To accomplish their goal, finance managers use a variety of tactics, such as selling claiming your credit is bad and that you are being charged a higher interest rate, that you are required by the lender to buy an extended warranty, that they will pay off the remaining balance on your trade-in, etc.

The dealer may even 'conclude' the deal and send you home with the vehicle, only to call you back days or even weeks later to tell you that the terms have changed. If you don't like the new terms they will likely make you turn in the car plus they will keep your down payment.

As stated earlier, it is most important that you arrange your own financing before car shopping.

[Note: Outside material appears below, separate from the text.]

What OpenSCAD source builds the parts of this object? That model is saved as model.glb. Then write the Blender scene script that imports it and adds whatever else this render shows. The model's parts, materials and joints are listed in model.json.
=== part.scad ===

Many times a buyer will place a premium on their trade-in. Dealer's understand this and use it to their advantage. Make sure you have a clear and realistic understanding of what your trade-in is worth before you go to a dealership. A dealer will often propose paying you a 'premium' on your trade-in if you pay a premium for their vehicle. Dealerships frequently use this and similar tactics to convince you to pay their asking price for the car or truck you want to buy. Ask if they are willing to buy your trade-in outright for the amount they claim to be offering. Usually it is most profitable for you to sell your used car or truck to some person other than to a dealership.

I certainly do not recommend that you buy a new vehicle if you still owe money on your trade-in, for several reasons. Primarily, instances of dealers promising to pay off the remaining balance on a trade-in and then not doing so appear to be on the rise. You could very easily end up in a situation 6 months to a year after buying a new car where you are being sued for not paying off your trade-in.